No, it is not obligatory to use the bank/NBFC recommended by your dealer. The advantage of using the dealer-recommended lender is that the dealer will take care of most of the paperwork and the loan process might be smoother.
However, the disadvantage of not looking at other lenders is that there might be other offers in the market that are more attractive and that will save you more money.
It is best to research all the loans schemes on offer and decide which lender/offer suits your requirement best.
Some banks might offer attractive terms and conditions for existing customers. You will also need simpler documentation since the bank already has many of your details. However, it is important to shop around and evaluate the other options available in the market. There might be other lenders who offer better terms even though you might not be their customer.

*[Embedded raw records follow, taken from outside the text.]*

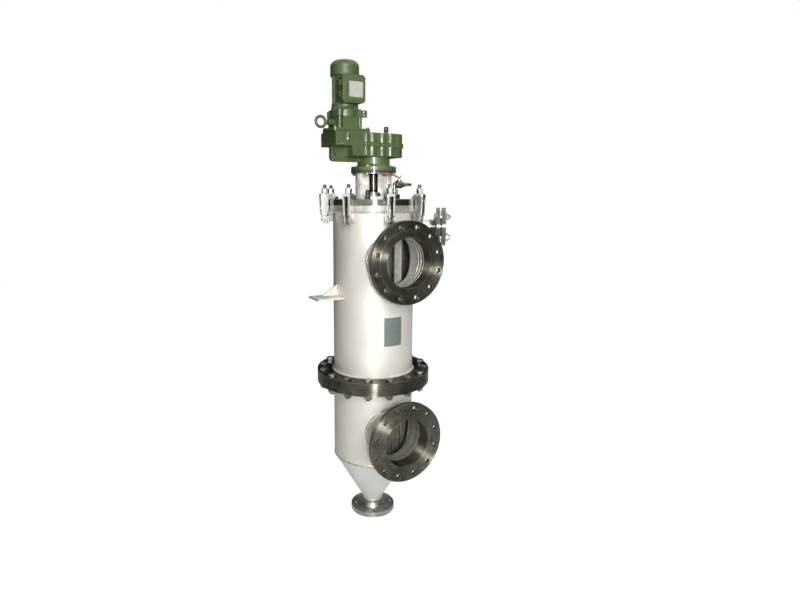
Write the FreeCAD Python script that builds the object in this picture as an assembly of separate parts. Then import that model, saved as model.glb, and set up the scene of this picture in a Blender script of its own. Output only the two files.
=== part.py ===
import FreeCAD, Part
import math
import os

# Self cleaning scraper filter: an upright vessel with a wedge wire screen, a slow scraper rotor,
# and a parallel shaft gear motor on a lantern above a clamped cover.
# Frame: origin at the centre of the drain flange's face, +Z up the vessel axis, both large
# nozzles face -Y, the support brackets stand at +X and -X. Millimetres.
# An azimuth is counted from -Y towards +X.

os.makedirs("parts", exist_ok=True)

V = FreeCAD.Vector
ORIGIN = V(0, 0, 0)
X_AXIS = V(1, 0, 0)
Y_AXIS = V(0, 1, 0)
Z_AXIS = V(0, 0, 1)

# Running clearance of a shaft in its bore, and the small gap between seated curved pieces
running = 0.05
seat = 0.1

# Vessel barrel
vessel_od = 355.6
vessel_wall = 4.0
lower_barrel = 344.0
upper_barrel = 706.0

# Cone and drain branch
cone_height = 225.0
stub_height = 10.0
drain_pipe_od = 88.9
drain_wall = 4.0
drain_flange_od = 200.0
drain_pcd = 160.0
drain_holes = 8
drain_hole_d = 18.0
drain_flange_t = 20.0
drain_hub_d = 108.0
drain_flange_height = 50.0

# Large nozzles, inlet above and filtrate outlet below
nozzle_reach = 300.0
nozzle_pipe_od = 219.1
nozzle_wall = 6.3
nozzle_flange_od = 340.0
nozzle_pcd = 295.0
nozzle_holes = 12
nozzle_hole_d = 22.0
nozzle_flange_t = 24.0
nozzle_raised_d = 268.0
nozzle_hub_d = 240.0
nozzle_flange_height = 62.0
raised_height = 3.0
hub_land = 12.0
inlet_above_flange = 505.0
outlet_above_cone = 150.0

# Small spare nozzle with its blind flange
side_azimuth = 56.25
side_below_ring = 68.0
side_reach = 293.0
side_pipe_od = 60.3
side_wall = 2.9
side_flange_od = 165.0
side_pcd = 125.0
side_holes = 4
side_hole_d = 18.0
side_flange_t = 18.0
side_raised_d = 102.0
side_hub_d = 74.0
side_flange_height = 45.0
side_gasket_t = 2.0
side_blind_t = 20.0
side_bolt_d = 16.0
side_bolt_flats = 24.0
side_bolt_head = 10.0
side_nut_height = 13.0
side_bolt_spare = 7.0

# Main body flange pair
body_flange_od = 505.0
body_pcd = 460.0
body_bolts = 16
body_hole_d = 22.0
body_flange_t = 26.0
body_gasket_t = 1.0
body_gasket_od = 438.0
body_gasket_id = 362.0
body_bolt_d = 20.0
body_bolt_flats = 30.0
body_bolt_head = 12.5
body_nut_height = 16.0
body_bolt_spare = 8.0
weld_leg = 7.0
shell_setback = 6.0

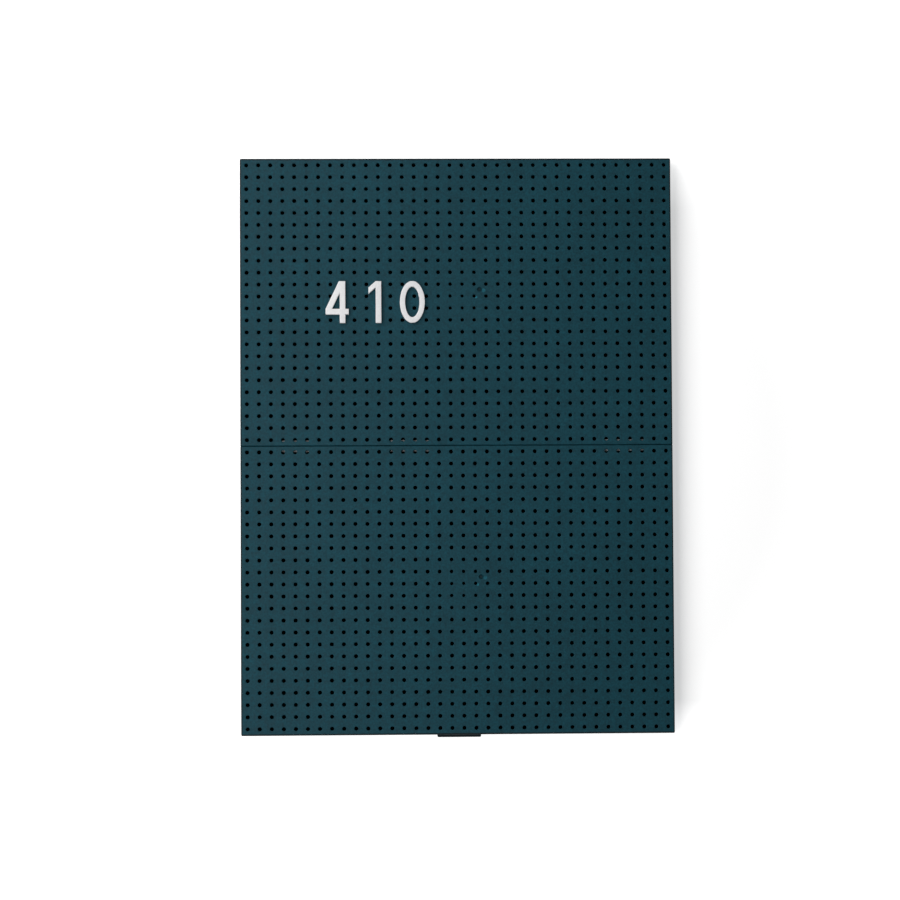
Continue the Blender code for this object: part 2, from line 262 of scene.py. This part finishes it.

There are 3 ways in which you can apply for a loan:
You can apply online on the lender's website and upload the necessary documents. Several lenders offer you the facility of tracking your loan application online.
You can call or sms the lender and arrange for a representative to contact you.
Alternatively, you can visit your preferred bank/finance company and complete the loan formalities in person at the branch.
The only way to make a decision is to do thorough research on the various options offered. Some lender websites have a section on the various cars on the market that might help you get a more comprehensive idea of what is available in the market, without having to visit multiple dealers.
Similarly, read up on all the offers compare the features and benefits, and determine which offer best fits your credit requirements.
Above all, do not rush the decision. An auto loan can be a years-long commitment and it is important to find both the vehicle and the loan offer that is most suitable.